You watched the irrelevant (to this discussion) part of the video. Did you not see this? "You can start about 37 minutes into it if you want to skip much of the Dover school board antics that led up to the lawsuit and get to the trial, the testimony of ID people and the prosecution's experts, and the judge's ruling."
You pay a price for your inattention. Go back to video and begin where you left off.
Or, try this written transcript of the video:
NOVA | Transcripts | Judgment Day: Intelligent Design on Trial | PBS If you go that route - text rather than speech and video - please be thorough and attentive. You will find this there. It's in the video as well, probably past the point where you ended watching it:
KENNETH R. MILLER:
As an example of what irreducible complexity means, advocates of intelligent design like to point to a very common machine: the mousetrap. And the mousetrap is composed of five parts. It has a base plate, the catch, a spring, a little hammer that actually does the dirty work, and a bait holder.
The mousetrap will not work if any one of these five parts are taken away. That's absolutely true. But remember the key notion of irreducible complexity, and that is that this whole machine is completely useless until all the parts are in place. Well, that, that turns out not to be true.
And I'll give you an example. What I have right here is a mousetrap from which I've removed two of the five parts. I still have the base plate, the spring, and the hammer. Now you can't catch any mice with this, so it's not a very good mousetrap. But it turns out that, despite the missing parts, it makes a perfectly good, if somewhat inelegant, tie clip.

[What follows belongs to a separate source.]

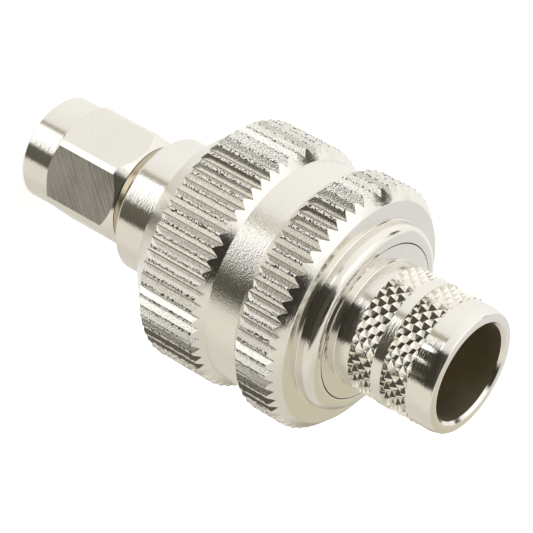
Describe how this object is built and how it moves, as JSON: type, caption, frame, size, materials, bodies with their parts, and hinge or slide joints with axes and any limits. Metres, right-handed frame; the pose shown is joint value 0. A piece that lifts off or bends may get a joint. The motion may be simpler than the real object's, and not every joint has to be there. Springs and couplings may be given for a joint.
{
  "type": "reverse polarity sma connector",
  "caption": "Coaxial connector: small hex-nut plug on an adapter, screwed to a large knurled crimp plug with an open, diamond-knurled cable stub.",
  "frame": {"origin": "on the axis, in the plane of the hex nut's nose", "axes": "+Z along the connector's axis, from the hex nut towards the cable mouth; X and Y across it"},
  "size_m": [0.0186, 0.0186, 0.0375],
  "materials": {
    "nickel_plate": "bright nickel plate over turned brass",
    "contact_gold": "smooth gold plate",
    "white_insulator": "waxy white fluoropolymer",
    "gasket": "matt silicone rubber",
    "spring_ring": "plain spring bronze"
  },
  "bodies": {
    "adapter": {"sma_body": "nickel_plate", "sma_nut_ring": "spring_ring", "sma_gasket": "gasket", "jack_body": "nickel_plate", "sma_dielectric": "white_insulator", "jack_dielectric": "white_insulator", "adapter_contact": "contact_gold"},
    "sma_nut": {"sma_coupling_nut": "nickel_plate"},
    "cable_plug": {"crimp_body": "nickel_plate", "coupling_nut_ring": "spring_ring", "coupling_gasket": "gasket", "plug_outer_contact": "contact_gold", "plug_dielectric": "white_insulator", "rear_bead": "white_insulator", "centre_pin": "contact_gold"},
    "knurled_nut": {"coupling_nut": "nickel_plate"}
  },
  "joints": [
    {"name": "sma_nut_spin", "type": "hinge", "parent": "adapter", "child": "sma_nut", "pos_m": [0, 0, 0.00708], "axis": [0, 0, 1], "continuous": true},
    {"name": "plug_slide", "type": "slide", "parent": "adapter", "child": "cable_plug", "axis": [0, 0, 1], "range_m": [0, 0.0073]},
    {"name": "coupling_nut_spin", "type": "hinge", "parent": "cable_plug", "child": "knurled_nut", "pos_m": [0, 0, 0.02622], "axis": [0, 0, 1], "range_deg": [0, 2880]}
  ],
  "couplings": [
    {"joint": "plug_slide", "follows": "coupling_nut_spin", "m_per_rad": 0.00014438}
  ]
}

And when we look at the favorite examples for irreducible complexity, and the bacterial flagellum is a perfect example, we find the molecular equivalent of my tie clip, which is we see parts of the machine missing—two, three, four, maybe even 20—parts, but still fulfilling a perfectly good purpose that could be favored by evolution. And that's why the irreducible complexity argument falls apart.
Implicitly? As in an idea that you ferreted out from the text? Forgive my skepticism. Your track record with reading comprehension isn't an endorsement for it.

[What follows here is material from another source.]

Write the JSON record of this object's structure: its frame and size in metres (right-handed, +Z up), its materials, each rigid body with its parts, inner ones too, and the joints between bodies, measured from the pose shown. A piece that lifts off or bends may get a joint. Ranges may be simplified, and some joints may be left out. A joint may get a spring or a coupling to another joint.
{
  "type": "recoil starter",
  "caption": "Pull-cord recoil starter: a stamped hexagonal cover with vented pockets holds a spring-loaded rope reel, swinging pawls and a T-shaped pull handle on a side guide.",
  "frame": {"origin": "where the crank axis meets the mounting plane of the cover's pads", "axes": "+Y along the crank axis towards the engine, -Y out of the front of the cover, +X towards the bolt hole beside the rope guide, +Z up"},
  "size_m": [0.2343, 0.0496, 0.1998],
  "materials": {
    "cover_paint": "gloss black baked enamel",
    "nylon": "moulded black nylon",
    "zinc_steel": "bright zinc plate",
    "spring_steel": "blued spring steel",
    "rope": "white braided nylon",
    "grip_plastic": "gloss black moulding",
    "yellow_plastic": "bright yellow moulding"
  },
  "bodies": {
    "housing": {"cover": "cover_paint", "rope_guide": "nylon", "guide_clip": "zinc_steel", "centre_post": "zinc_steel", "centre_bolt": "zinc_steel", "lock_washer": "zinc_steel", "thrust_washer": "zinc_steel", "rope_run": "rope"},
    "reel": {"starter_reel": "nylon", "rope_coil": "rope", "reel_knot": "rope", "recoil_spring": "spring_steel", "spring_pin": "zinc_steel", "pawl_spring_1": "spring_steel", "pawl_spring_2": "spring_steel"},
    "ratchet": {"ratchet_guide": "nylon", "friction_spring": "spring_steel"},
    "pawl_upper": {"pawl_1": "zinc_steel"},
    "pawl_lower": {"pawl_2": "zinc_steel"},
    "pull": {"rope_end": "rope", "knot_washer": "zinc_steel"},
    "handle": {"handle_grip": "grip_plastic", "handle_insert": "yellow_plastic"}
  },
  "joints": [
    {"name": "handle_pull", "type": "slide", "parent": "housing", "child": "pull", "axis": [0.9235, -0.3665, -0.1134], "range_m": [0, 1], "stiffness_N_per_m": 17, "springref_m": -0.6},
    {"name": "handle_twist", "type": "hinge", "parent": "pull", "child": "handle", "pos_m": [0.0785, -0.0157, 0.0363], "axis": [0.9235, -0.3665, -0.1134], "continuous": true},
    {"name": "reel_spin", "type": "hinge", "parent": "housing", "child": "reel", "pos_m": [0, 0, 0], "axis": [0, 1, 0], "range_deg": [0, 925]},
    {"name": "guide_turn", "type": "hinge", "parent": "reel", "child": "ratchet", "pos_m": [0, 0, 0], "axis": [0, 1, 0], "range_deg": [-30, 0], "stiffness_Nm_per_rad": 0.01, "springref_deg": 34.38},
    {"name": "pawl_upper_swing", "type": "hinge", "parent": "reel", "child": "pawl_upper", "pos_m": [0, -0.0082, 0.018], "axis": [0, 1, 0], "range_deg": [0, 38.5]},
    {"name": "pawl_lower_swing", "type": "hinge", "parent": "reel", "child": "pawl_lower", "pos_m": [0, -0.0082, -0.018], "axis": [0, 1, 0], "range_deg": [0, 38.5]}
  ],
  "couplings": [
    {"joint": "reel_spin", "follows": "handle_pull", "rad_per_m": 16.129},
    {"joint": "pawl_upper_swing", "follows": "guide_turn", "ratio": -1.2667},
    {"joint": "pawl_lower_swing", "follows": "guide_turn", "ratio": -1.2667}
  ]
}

The article showed a series of simpler mousetraps as the device went from 5 to 4 to 3 to 2 to 1 part
Disagree that Behe was correct, but you didn't specify in exactly which way, so I'm assuming you mean the claim that a mousetrap has no use missing one of its parts. Behe's claim was also falsified by Miller, but by using simpler mouse traps for another purpose such as a tie clip.
The article contradicts that. No new parts were added. Some older parts changed configuration, which is also the case with biological systems when a piece is removed or modified. The conformation of proteins, for example, is sensitive to their milieu. Remove one protein and the others conformation and functionality might change. Here's some biochemistry for you:
"This overview provides an illustrated, comprehensive survey of some commonly observed protein‐fold families and structural motifs, chosen for their functional significance. It opens with descriptions and definitions of the various elements of protein structure and associated terminology."
https://www.ncbi.nlm.nih.gov/pmc/articles/PMC7162418/#:~:text=The complete structure of a,, tertiary, and quaternary structure.
If that's your main point, it's irrelevant to a biological system. How the mousetrap increases in complexity is unrelated to natural genetic variation.
I think you're misunderstanding the significance of the mousetrap. Your statement is irrelevant. It doesn't evolve by natural selection of a biological genotype/phenotype, and nobody claims that it did. It is merely a means of illustrating that when parts are removed, functionality is lost whether a system is biological or manmade.
Unselectable? The steps were selected by its builder, which is also irrelevant to a discussion of biological evolution.